Ten business books that topped Amazon. Three works of fiction rooted in Dublin. All of them short enough to finish. Dense enough to mark up.
"The job of every single business on the planet is to do just one thing - to make people happy."
"Innovation is a by-product of empathy."
"Giving a damn is seriously underrated and caring is a competitive advantage."
"A great brand is not a mark burned into a product - it's something we want to belong to."
"Distraction is the enemy of insight."
"The most successful brand stories are not for everyone."
"Noticing what people do is often more valuable to us than listening to what they say."
"The two most important things we can do are to allow ourselves to be seen AND to really see others."
"Steve Jobs didn't give us a 32MB music player. He gave us 1,000 songs in our pocket."
She grew up in a house with no books in Dublin - the city that gave the world Joyce, Beckett, and Wilde. She absorbed story through conversation instead. That turns out to be a better education.
She started her writing career in her forties. Not a comeback story - a first act that waited for the right moment. Ten #1 bestsellers later, the timing looks about right.
Her business books are famously short. Some are under 100 pages. In a world where business books pad to 300, she treats brevity as a form of respect. The reader's time is the product.

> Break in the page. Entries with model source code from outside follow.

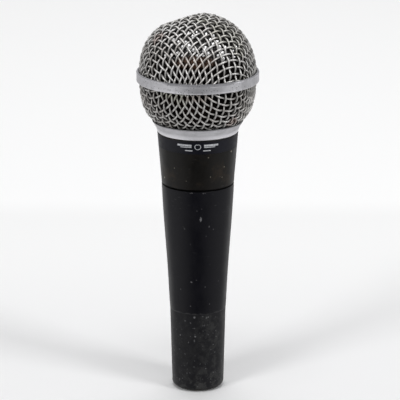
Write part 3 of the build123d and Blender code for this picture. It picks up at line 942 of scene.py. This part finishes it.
def wire_material():
    mat = Material("wire_nickel_worn")
    crown = mat.attribute("crown")
    fine = mat.noise(scale=1400, detail=2)
    patina = mat.ramp(mat.noise(scale=90), over=(0.38, 0.66))
    base = mat.paint((0.62, 0.61, 0.595), (0.45, 0.43, 0.41), patina)
    base = mat.paint(base, grey(0.68), mat.attribute("strand"), 0.3)
    # grime held in the weave, polished crowns
    grime = mat.times(mat.ramp(crown, over=(0.60, 0.22)),
                      mat.ramp(mat.noise(scale=260), over=(0.25, 0.7), to=(0.45, 1.0)))
    base = mat.paint(base, (0.10, 0.092, 0.082), grime, 0.8)
    rust = mat.ramp(mat.noise(scale=55, detail=4, distort=0.4), over=(0.66, 0.74))
    base = mat.paint(base, (0.24, 0.12, 0.07), rust, 0.5)
    shifted = mat.mapping(loc=(0.31, 0.2, 0.1))
    verdigris = mat.ramp(mat.noise(scale=48, rough=0.5, src=shifted), over=(0.60, 0.72))
    base = mat.paint(base, (0.26, 0.27, 0.15), verdigris, 0.4)
    cloudy = mat.wobbled(amount=0.004, scale=160)
    for colour, amount, places in WIRE_STAINS:
        base = mat.paint(base, colour, mat.spots(places, cloudy), amount)
    # painted shade: the wires are darkened little on the face of the ball turned to the camera,
    # more round its sides and top and towards the right, and a painted shadow darkens the bowl low
    # by the collar
    x, y, z = mat.xyz()
    face = mat.math("ADD", mat.times(y, -0.956 / 0.0252),
                    mat.times(mat.math("SUBTRACT", z, 0.1345), 0.292 / 0.0252))
    rim_shade = mat.times(mat.ramp(face, over=(0.82, 0.28), smooth=False),
                        mat.ramp(x, over=(-0.024, 0.024), to=(0.34, 0.60), smooth=False),
                        mat.ramp(z, over=(0.127, 0.137), to=(0.3, 1.0)))
    collar_shadow = mat.ramp(z, over=(0.1212, 0.1186), to=(0.0, 0.62))
    base = mat.paint(base, (0.105, 0.102, 0.092), mat.math("MAXIMUM", rim_shade, collar_shadow))
    rough = mat.math("ADD", mat.ramp(fine, over=(0.3, 0.7), to=(0.42, 0.56)),
                     mat.times(grime, 0.15))
    return mat.set(color=base, metal=mat.ramp(grime, over=(0.0, 1.0), to=(0.85, 0.5)),
                   rough=rough, normal=mat.bump(fine, strength=0.15, distance=0.00004))


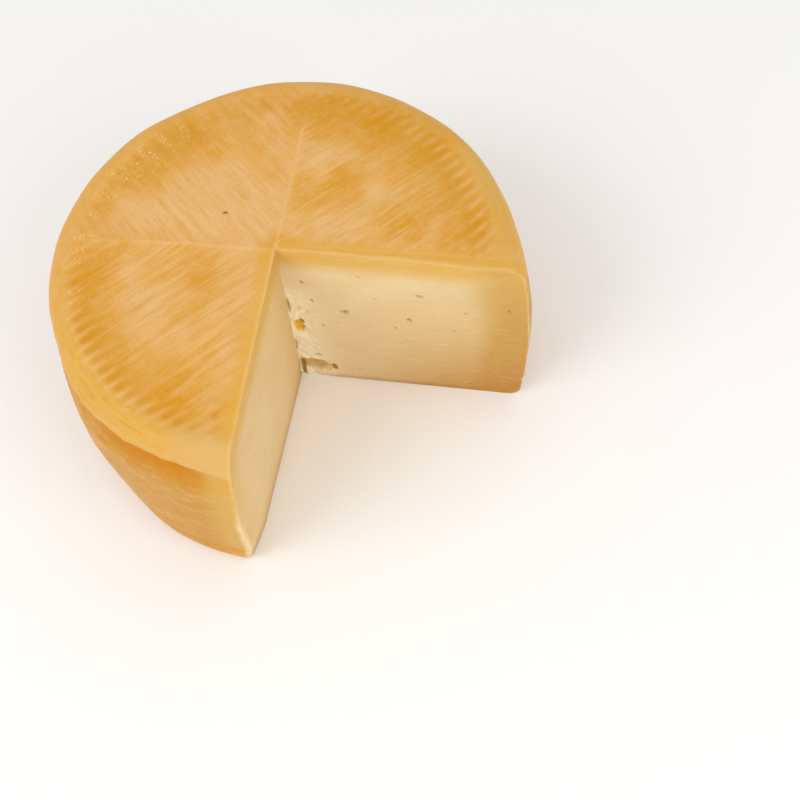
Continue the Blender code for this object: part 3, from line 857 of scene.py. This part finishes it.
# Cured rind: a natural rind pressed in cloth and boards and rubbed with oil. It has a dull, slightly
# greasy sheen, golden where it is worn and deeper orange in the hollows of the print.
rindLook = dict(
    peach="#E8B97A", golden="#E1A443", deep="#DA961C", tooth="#D4920C", line="#EFBE7E", bloom="#F3CE84",
    shoulder="#DFAD48", shoulderPale="#DBB26A", wallPale="#D9AC54", wall="#CA953A", wallPink="#DBA762",
    wallGold="#CB8B26", crease="#CC8410", foot="#D39236", strip="#E2AC48", edge="#F2C880",
    white="#F4E2BC", speck="#8E6C3C",
    roughness=0.5, ior=1.46, specular=0.2, soft=0.12, reach=(1.0, 0.55, 0.25), depth=2.5,
    pore=0.5, relief=0.12,                                   # mm
)
rindPatterns = dict(                 # places, mm along and across the streaks or lumps, detail, roughness
    even=("flow", 400, 400, 0, 0), mottle=("flow", 5, 5, 4, 0.65), fleck=("flow", 1.3, 1.3, 2, 0.6),
    fibre=("flow", 10, 1.1, 3, 0.6), streak=("flow", 24, 2.6, 3, 0.55),
    patch=("round", 6, 4, 4, 0.65), band=("round", 30, 3.2, 4, 0.6), weave=("round", 15, 3.0, 4, 0.65),
    grains=("round", 1.3, 1.3, 2, 0.8),
)
rindLayers = (                       # colour, where, pattern, the pattern's span, how much of it shows
    ("golden", "golden", "mottle", (-0.10, 0.75), 1.0),
    ("deep", "deep", "mottle", (-0.05, 0.68), 1.0),
    ("deep", "groove", "streak", (0.10, 0.70), 0.35),
    ("deep", "top", "fibre", (0.45, 0.85), 0.55),
    ("deep", "top", "streak", (0.45, 0.75), 0.40),
    ("deep", "top", "fleck", (0.48, 0.25), 0.35),
    ("line", "top", "fleck", (0.54, 0.75), 0.35),
    ("line", "top", "fibre", (0.50, 0.15), 0.32),
    ("line", "top", "streak", (0.46, 0.25), 0.30),
    ("line", "line", "fibre", (0.20, 0.50), 0.55),
    ("line", "cross", "fibre", (0.00, 0.45), 0.70),
    ("tooth", "goldRim", "mottle", (0.00, 0.60), 0.75),
    ("shoulder", "shoulder", "even", (-1, 0), 0.90),
    ("golden", "shoulder", "band", (0.46, 0.62), 0.60),
    ("tooth", "shoulder", "weave", (0.50, 0.66), 0.50),
    ("shoulderPale", "shoulder", "patch", (0.50, 0.70), 0.60),
    ("shoulderPale", "paleShoulder", "patch", (-0.20, 0.50), 0.90),
    ("wallPale", "paleRim", "patch", (0.20, 0.60), 0.90),
    ("line", "ridge", "fibre", (0.00, 0.60), 0.60),
    ("tooth", "tooth", "even", (-1, 0), 1.0),
    ("strip", "strip", "mottle", (-0.10, 0.60), 0.75),
    ("shoulderPale", "sheen", "patch", (0.20, 0.70), 0.30),
    ("wall", "wall", "even", (-1, 0), 1.0),
    ("wallPink", "pink", "weave", (0.20, 0.60), 0.85),
    ("wallPink", "wall", "patch", (0.46, 0.64), 0.65),
    ("wallGold", "wall", "weave", (0.49, 0.62), 0.65),
    ("wallGold", "rust", "patch", (0.10, 0.60), 0.85),
    ("wallPale", "nearCut", "patch", (-0.20, 0.50), 0.75),
    ("foot", "foot", "weave", (0.25, 0.55), 0.8),
    # painted shade under the lip, over the crease's deeper orange
    ("crease", "crease", "patch", (0.20, 0.52), 1.0),
    ("bloom", "bloom", "grains", (0.53, 0.62), 1.00),
    # partly a painted highlight along the cut edge
    ("edge", "edge", "mottle", (0.00, 0.60), 0.45),
    ("white", "pale", "patch", (0.25, 0.60), 0.75),
    # painted shadow of the bump, in the dent beside it
    ("crease", "dent", "even", (-1, 0), 0.55),
    ("speck", "speck", "even", (-1, 0), 1.0),
)


def layered(tree, ground, colors, patterns, layers):
    # one colour laid over the next, each by a mark on the mesh times a pattern at its real size
    sources, marks = {}, {}
    for row, (name, (places, length, width, detail, rough)) in enumerate(patterns.items()):
        source = addNode(tree, "ShaderNodeAttribute", (-10, row), attribute_name=places)
        scaled = addNode(tree, "ShaderNodeVectorMath", (-9, row), operation="MULTIPLY",
                         links={0: source.outputs["Vector"]}, values={1: (1 / length, 1 / width, 0.7)})
        noisy = addNode(tree, "ShaderNodeTexNoise", (-8, row), links={"Vector": scaled.outputs[0]},
                        values={"Scale": 1.0, "Detail": detail, "Roughness": rough})
        sources[name] = noisy.outputs["Fac"]
    for row, name in enumerate(sorted({layer[1] for layer in layers})):
        attribute = addNode(tree, "ShaderNodeAttribute", (-8, -2 - row), attribute_name=name)
        marks[name] = attribute.outputs["Fac"]
    color = None
    for row, (name, where, pattern, span, amount) in enumerate(layers):
        spread = addNode(tree, "ShaderNodeMapRange", (row - 6, 3), interpolation_type="SMOOTHSTEP",
                         values={"From Min": span[0], "From Max": span[1], "To Max": amount},
                         links={"Value": sources[pattern]})
        share = addNode(tree, "ShaderNodeMath", (row - 6, 1), operation="MULTIPLY",
                        links={0: spread.outputs[0], 1: marks[where]})
        blend = addNode(tree, "ShaderNodeMix", (row - 6, 0), data_type="RGBA", links={0: share.outputs[0]},
                        values={6: hexColor(ground), 7: hexColor(colors[name])})
        if color:
            tree.links.new(color, blend.inputs[6])
        color = blend.outputs[2]
    return color


def curedRind():
    look = rindLook
    material = bpy.data.materials.new("curedRind")
    material.use_nodes = True
    tree = material.node_tree
    tree.nodes.clear()
    color = layered(tree, look["peach"], look, rindPatterns, rindLayers)
    place = addNode(tree, "ShaderNodeTexCoord", (12, -3)).outputs["Object"]
    pores = addNode(tree, "ShaderNodeTexNoise", (13, -3), links={"Vector": place},
                    values={"Scale": 1 / (look["pore"] * mm), "Detail": 3})
    bump = addNode(tree, "ShaderNodeBump", (15, -3), links={"Height": pores.outputs["Fac"]},
                   values={"Strength": 0.25, "Distance": look["relief"] * mm})
    shader = addNode(tree, "ShaderNodeBsdfPrincipled", (17, 0),
                     values={"Roughness": look["roughness"], "IOR": look["ior"],
                             "Specular IOR Level": look["specular"], "Subsurface Weight": look["soft"],
                             "Subsurface Radius": look["reach"], "Subsurface Scale": look["depth"] * mm},
                     links={"Base Color": color, "Normal": bump.outputs["Normal"]})
    addNode(tree, "ShaderNodeOutputMaterial", (19, 0), links={"Surface": shader.outputs[0]})
    return material


# Cut paste: firm ivory curd, sliced with a knife. It is matt and a little translucent, golden towards the
# rind, and browner towards the outer side and the base, partly from ripening and partly as painted shade;
# its holes, cracks, slot and hollows are painted darker as their shade.
pasteLook = dict(
    # the hole, hollow, crack, chink and slot colours are painted shade, and the ripe and brown tones are
    # partly painted shade
    ivory="#EBD4A4", warm="#E5C791", band="#DFAF4C", ripe="#CA9C4E", brown="#BE8436", hole="#B8964C",
    hollow="#CBA556", crack="#A68638", chink="#C29C58", slot="#A87A2E", eye="#ECB83C", light="#F8EAC6",
    white="#F6E6C4",
    roughness=0.56, ior=1.45, specular=0.25, soft=0.2, reach=(1.0, 0.7, 0.4), depth=3.0,
    curd=0.9, relief=0.12,                                   # mm
)
pastePatterns = dict(
    even=("flow", 400, 400, 0, 0), cloud=("flow", 20, 16, 3, 0.5), drag=("flow", 14, 2.0, 3, 0.6),
    crumb=("flow", 2.2, 1.8, 3, 0.6),
)
pasteLayers = (
    ("warm", "face", "cloud", (0.35, 0.65), 0.40),
    ("band", "band", "even", (-1, 0), 0.9),
    # ripening, with painted shade of the lower right and the base
    ("ripe", "ripe", "even", (-1, 0), 0.9),
    ("brown", "brown", "even", (-1, 0), 0.9),
    ("light", "face", "drag", (0.50, 0.85), 0.22),
    ("warm", "face", "drag", (0.50, 0.20), 0.35),
    ("light", "broken", "cloud", (-0.2, 0.5), 0.95),
    # painted shade in the hollow under the ledge
    ("hollow", "hollow", "crumb", (-0.10, 0.55), 0.90),
    # painted shade in the holes
    ("hole", "hole", "even", (-1, 0), 0.75),
    ("eye", "eye", "crumb", (-0.20, 0.40), 1.0),
    # painted shade in the cracks, the chinks and the slot
    ("crack", "crack", "even", (-1, 0), 1.0),
    ("chink", "chink", "even", (-1, 0), 0.9),
    ("slot", "slot", "even", (-1, 0), 1.0),
    # partly a painted highlight along the cut edge
    ("light", "edge", "even", (-1, 0), 0.2),
    ("white", "white", "cloud", (0.10, 0.50), 0.65),
)


def cutPaste():
    look = pasteLook
    material = bpy.data.materials.new("cutPaste")
    material.use_nodes = True
    tree = material.node_tree
    tree.nodes.clear()
    color = layered(tree, look["ivory"], look, pastePatterns, pasteLayers)
    place = addNode(tree, "ShaderNodeTexCoord", (7, -3)).outputs["Object"]
    curd = addNode(tree, "ShaderNodeTexNoise", (8, -3), links={"Vector": place},
                   values={"Scale": 1 / (look["curd"] * mm), "Detail": 3})
    bump = addNode(tree, "ShaderNodeBump", (10, -3), links={"Height": curd.outputs["Fac"]},
                   values={"Strength": 0.3, "Distance": look["relief"] * mm})
    shader = addNode(tree, "ShaderNodeBsdfPrincipled", (12, 0),
                     values={"Roughness": look["roughness"], "IOR": look["ior"],
                             "Specular IOR Level": look["specular"], "Subsurface Weight": look["soft"],
                             "Subsurface Radius": look["reach"], "Subsurface Scale": look["depth"] * mm},
                     links={"Base Color": color, "Normal": bump.outputs["Normal"]})
    addNode(tree, "ShaderNodeOutputMaterial", (14, 0), links={"Surface": shader.outputs[0]})
    return material


def makeCheese():
    places, faces, materials, values = buildWheel()
    cheese = makeMesh("curedCheese", places, faces, materials, values)
    cheese.data.materials.append(curedRind())
    cheese.data.materials.append(cutPaste())
    cheese.data.shade_smooth()
    cheese.data.set_sharp_from_angle(angle=math.radians(60))
    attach(cheese, "root")
    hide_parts("cheese_wheel")
    print("cheese:", len(cheese.data.polygons), "faces")
    return cheese


# the table, the lamps and the camera

studio = dict(
    floor="#FCFBF9", floorSize=6.0, floorDrop=0.0002, room="#FFFFFF", roomStrength=0.72,
    lamps=(                              # name, place and aim in metres, size, watts
        ("softKey", (-0.75, -0.65, 0.95), (0, 0, 0.05), 0.9, 5.4),
        ("sideFill", (0.95, -0.60, 0.70), (0, 0, 0.04), 0.9, 4.2),
    ),
    cameraPlace=(90.5, -227.4, 398.2),   # mm
    back=(0.1039, -0.4691, 0.8770), right=(0.9925, 0.1058, -0.0610), focal=978.4 / 800,
)


def makeStudio():
    bpy.ops.mesh.primitive_plane_add(size=studio["floorSize"], location=(0, 0, -studio["floorDrop"]))
    floor = bpy.context.object
    floor.name = "paleTable"
    material = bpy.data.materials.new("paleTable")
    material.use_nodes = True
    shader = material.node_tree.nodes["Principled BSDF"]
    shader.inputs["Base Color"].default_value = hexColor(studio["floor"])
    shader.inputs["Roughness"].default_value = 0.8
    floor.data.materials.append(material)

    world = bpy.data.worlds.new("softRoom")
    world.use_nodes = True
    background = world.node_tree.nodes["Background"]
    background.inputs["Color"].default_value = hexColor(studio["room"])
    background.inputs["Strength"].default_value = studio["roomStrength"]
    bpy.context.scene.world = world
    for name, place, aim, size, watts in studio["lamps"]:
        data = bpy.data.lights.new(name, "AREA")
        data.shape = "DISK"
        data.size = size
        data.energy = watts
        lamp = bpy.data.objects.new(name, data)
        lamp.location = place
        lamp.rotation_euler = (Vector(aim) - Vector(place)).to_track_quat("-Z", "Y").to_euler()
        bpy.context.scene.collection.objects.link(lamp)

    data = bpy.data.cameras.new("camera")
    data.sensor_width = 36
    data.lens = 36 * studio["focal"]
    data.clip_start = 0.01
    camera = bpy.data.objects.new("camera", data)
    back, right = Vector(studio["back"]).normalized(), Vector(studio["right"])
    right = (right - back * right.dot(back)).normalized()
    up = back.cross(right)
    turned = Matrix((right, up, back)).transposed().to_4x4()
    camera.matrix_world = Matrix.Translation(Vector(studio["cameraPlace"]) * mm) @ turned
    bpy.context.scene.collection.objects.link(camera)
    bpy.context.scene.camera = camera
    bpy.context.scene.view_settings.view_transform = "Standard"


makeStudio()
print("studio ready")
makeCheese()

Seth Godin didn't just endorse her work - he built a platform (Akimbo Workshops) and then asked her to create a course on it. That's not a blurb. That's a collaboration. The Story Skills Workshop has run monthly for years.
Her debut novel was set in Dublin across four decades. The brand strategist who spent a career telling other people's stories finally told her own cultural one - and the New York Post named it a best book of the year.
She retired The Story of Telling blog after ten years - not because it stopped working, but because she had other things to say. Walking away from the thing that made you is harder than building it. She did it anyway.